Due diligence before you commit
Request these items before you remove contingencies:
- Resale or estoppel certificate with dues, assessments, delinquencies, and litigation
- Current and prior year budgets and financials
- Reserve study and reserve balance report
- Master insurance declarations with deductibles and perils
- CC&Rs, bylaws, and house rules
- Minutes for the last 12 to 24 months
- Any recent major repair invoices and proposals
- Recent property tax bills for the unit and building
- Utility bills for the unit or representative units
Ask targeted questions. Are capital projects planned and how will they be funded. What is the reserve funded percent and target. Has the association been assessed after storms and how were costs allocated. Is parking deeded and is storage conveyed or rentable. How are utilities metered. Are there lawsuits. What is the delinquency rate and collections policy. What percentage of units are rented.
Pause and investigate further if you see no reserve study, reserves below roughly 10 percent of recommended levels, recurring assessments in the past five years, large windstorm or flood deductibles with no owner loss assessment coverage, material litigation, a high delinquency rate above roughly 10 to 15 percent, unclear parking rights, or repeated notes of water intrusion or elevator failures in minutes.
Next steps
If you want a clean, building-by-building view of your true monthly cost in Upper Kirby, a customized model will give you clarity and confidence. It will also help you compare two or three short-listed buildings on equal footing and prepare for what-if events.

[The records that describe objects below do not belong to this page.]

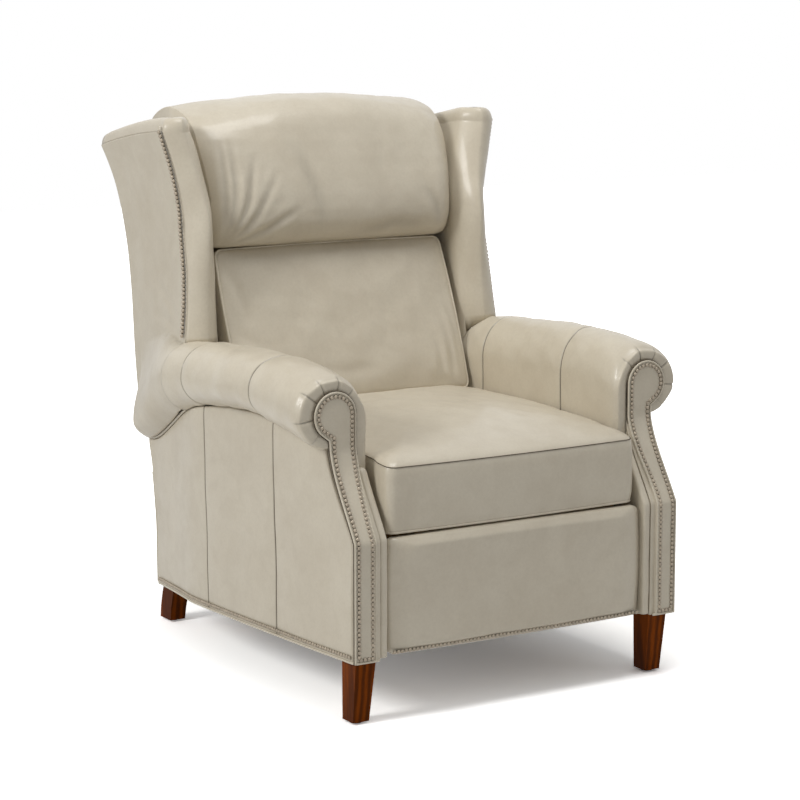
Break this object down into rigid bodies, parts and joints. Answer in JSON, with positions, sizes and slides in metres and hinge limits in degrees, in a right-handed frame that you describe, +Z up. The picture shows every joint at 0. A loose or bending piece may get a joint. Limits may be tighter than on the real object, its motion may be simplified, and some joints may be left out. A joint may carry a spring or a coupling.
{
  "type": "wingback recliner armchair",
  "caption": "Leather wing chair with rolled arms, nailed trim, tapered legs, a sliding seat, a folding leg rest and a back that reclines between the wings.",
  "frame": {"origin": "on the floor, at the middle of the chair's width and depth", "axes": "+Z up; the chair faces -Y; +X is to the right as seen from the front, which is the sitter's left"},
  "size_m": [0.856, 0.9934, 1.105],
  "materials": {
    "seat_leather": "soft grained leather",
    "side_leather": "soft grained leather over board",
    "board": "raw plywood",
    "hardwood": "raw hardwood",
    "leg_wood": "stained and lacquered wood",
    "plate_steel": "black enamel",
    "link_steel": "zinc plated",
    "spring_steel": "oiled spring wire",
    "deck_cloth": "woven deck cloth over pad",
    "glide": "matt"
  },
  "bodies": {
    "chair_frame": {"left_side_board": "board", "right_side_board": "board", "front_cross_rail": "hardwood", "rear_cross_rail": "hardwood", "left_wing_frame": "hardwood", "right_wing_frame": "hardwood", "left_arm_pad": "seat_leather", "right_arm_pad": "seat_leather", "left_rear_roll": "seat_leather", "right_rear_roll": "seat_leather", "left_outside_panel": "side_leather", "right_outside_panel": "side_leather", "left_front_panel": "side_leather", "right_front_panel": "side_leather", "left_front_wrap": "side_leather", "right_front_wrap": "side_leather", "left_wing_pad": "seat_leather", "right_wing_pad": "seat_leather", "left_wing_panel": "side_leather", "right_wing_panel": "side_leather", "lower_rear_panel": "side_leather", "left_front_leg": "leg_wood", "right_front_leg": "leg_wood", "left_rear_leg": "leg_wood", "right_rear_leg": "leg_wood", "leg_glides": "glide", "leg_bolts": "link_steel", "left_base_rail": "plate_steel", "right_base_rail": "plate_steel"},
    "seat_carriage": {"left_seat_plate": "plate_steel", "right_seat_plate": "plate_steel", "left_runner": "plate_steel", "right_runner": "plate_steel", "seat_frame": "hardwood", "seat_springs": "spring_steel", "seat_deck": "deck_cloth", "seat_cushion": "seat_leather", "back_hinge_pins": "link_steel"},
    "back": {"back_frame": "hardwood", "back_springs": "spring_steel", "left_back_bracket": "plate_steel", "right_back_bracket": "plate_steel", "lower_back_cushion": "seat_leather", "head_pillow": "seat_leather", "outside_back_panel": "side_leather"},
    "long_links": {"left_long_link": "link_steel", "right_long_link": "link_steel", "torque_tube": "link_steel", "long_link_pins": "link_steel"},
    "knee_links": {"left_knee_link": "link_steel", "right_knee_link": "link_steel", "knee_tube": "link_steel", "knee_pins": "link_steel"},
    "left_control": {"left_control_link": "link_steel"},
    "right_control": {"right_control_link": "link_steel"},
    "leg_rest": {"rest_board": "board", "rest_pad": "seat_leather", "left_rest_bracket": "plate_steel", "right_rest_bracket": "plate_steel", "bracket_pins": "link_steel"}
  },
  "joints": [
    {"name": "leg_rest_opening", "type": "hinge", "parent": "seat_carriage", "child": "long_links", "pos_m": [0, -0.34666, 0.285], "axis": [-1, 0, 0], "range_deg": [0, 70]},
    {"name": "seat_slide", "type": "slide", "parent": "chair_frame", "child": "seat_carriage", "axis": [0, -1, 0], "range_m": [0, 0.0601]},
    {"name": "knee_turn", "type": "hinge", "parent": "long_links", "child": "knee_links", "pos_m": [0, -0.40138, 0.13465], "axis": [1, 0, 0], "range_deg": [0, 139.7]},
    {"name": "rest_turn", "type": "hinge", "parent": "knee_links", "child": "leg_rest", "pos_m": [0, -0.41466, 0.274], "axis": [-1, 0, 0], "range_deg": [0, 151.7]},
    {"name": "left_control_turn", "type": "hinge", "parent": "long_links", "child": "left_control", "pos_m": [0, -0.43039, 0.14231], "axis": [1, 0, 0], "range_deg": [0, 142.2]},
    {"name": "right_control_turn", "type": "hinge", "parent": "long_links", "child": "right_control", "pos_m": [0, -0.43039, 0.14231], "axis": [1, 0, 0], "range_deg": [0, 142.2]},
    {"name": "back_recline", "type": "hinge", "parent": "seat_carriage", "child": "back", "pos_m": [0, 0.20334, 0.334], "axis": [-1, 0, 0], "range_deg": [0, 30]}
  ],
  "couplings": [
    {"joint": "seat_slide", "follows": "leg_rest_opening", "m_per_rad": 0.049111},
    {"joint": "knee_turn", "follows": "leg_rest_opening", "ratio": 1.9943},
    {"joint": "rest_turn", "follows": "leg_rest_opening", "ratio": 2.1657},
    {"joint": "left_control_turn", "follows": "leg_rest_opening", "ratio": 2.0302},
    {"joint": "right_control_turn", "follows": "leg_rest_opening", "ratio": 2.0302}
  ]
}
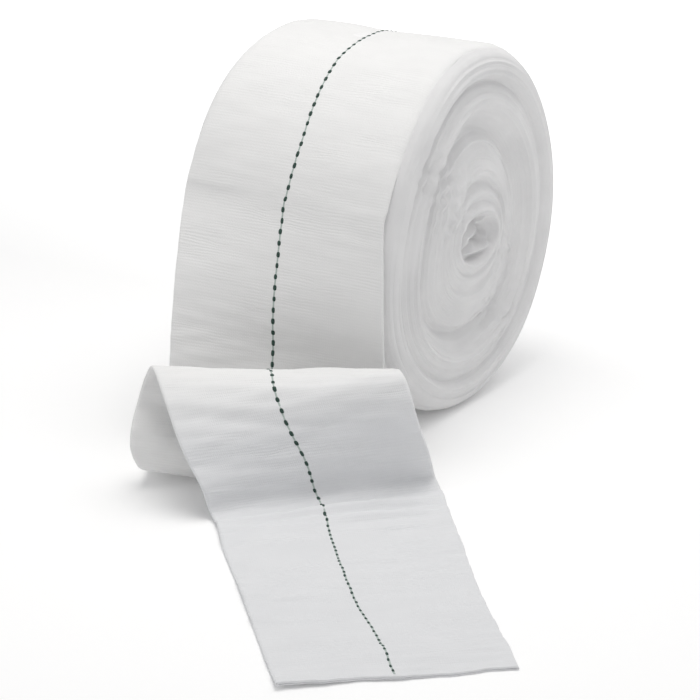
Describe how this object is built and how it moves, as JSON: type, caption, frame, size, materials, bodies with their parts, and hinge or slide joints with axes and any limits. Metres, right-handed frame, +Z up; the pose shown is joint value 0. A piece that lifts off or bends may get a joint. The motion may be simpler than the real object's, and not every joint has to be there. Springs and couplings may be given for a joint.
{
  "type": "tubular bandage roll",
  "caption": "Flat knitted cotton tube bandage wound into a roll, with its loose end folded once in front and laid out on the surface.",
  "frame": {"origin": "middle of the roll's flat spot, on the surface that the roll rests on", "axes": "+Z up, +X along the roll's axis towards its open-faced end, -Y towards the loose end"},
  "size_m": [0.1378, 0.2022, 0.0918],
  "materials": {
    "wound_knit": "matt cream-white knitted cotton and viscose, finely crinkled crosswise",
    "loose_knit": "matt cream-white knitted tube pressed flat, with one dashed dark green marker yarn"
  },
  "bodies": {
    "root": {"roll": "wound_knit", "loose_end": "loose_knit"}
  },
  "joints": []
}
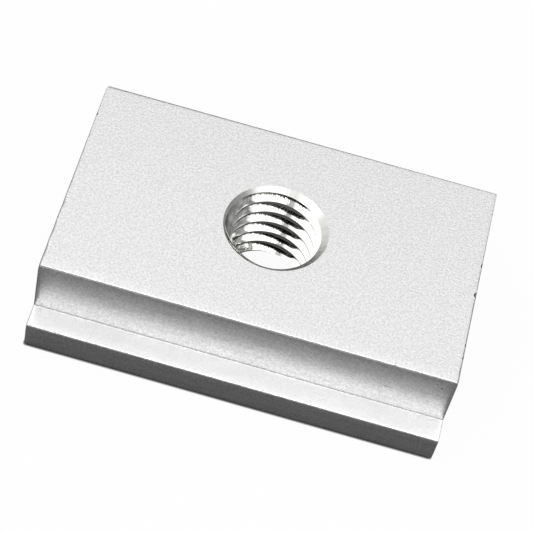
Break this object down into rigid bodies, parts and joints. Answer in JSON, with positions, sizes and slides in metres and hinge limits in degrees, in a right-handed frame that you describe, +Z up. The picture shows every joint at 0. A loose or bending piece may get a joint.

For a private, data-driven consultation tailored to your target buildings, connect with Nicole Calderon. You will receive a base case worksheet, stress-tested scenarios, and clear action steps before you write the offer.
FAQs
What are typical HOA dues for Upper Kirby high-rise condos?
- Many Houston high-rises report dues around 0.50 to 1.50 per square foot monthly, but verify each building’s dues schedule and inclusions before modeling.
How are Harris County condo property taxes calculated?
- Annual tax equals the taxable value, appraised value minus exemptions, multiplied by the combined tax rate, then divided by 12 for a monthly estimate.
What does an HO-6 policy cover for a high-rise owner?
- It generally covers interior finishes not in the master policy, personal property, liability, and loss assessment coverage for your share of certain association deductibles or assessments.
How can I estimate special assessment risk before buying in Greenway and Upper Kirby?
- Review the reserve study, reserve balance, capital project plans, special assessment history, and meeting minutes, then model a monthly set-aside based on likely exposure.
Are utilities usually included in HOA dues in Upper Kirby condos?
- Electricity is often individually metered, while water and sewer may be included in dues or passed through; confirm inclusions, allocation methods, and recent utility history for the unit.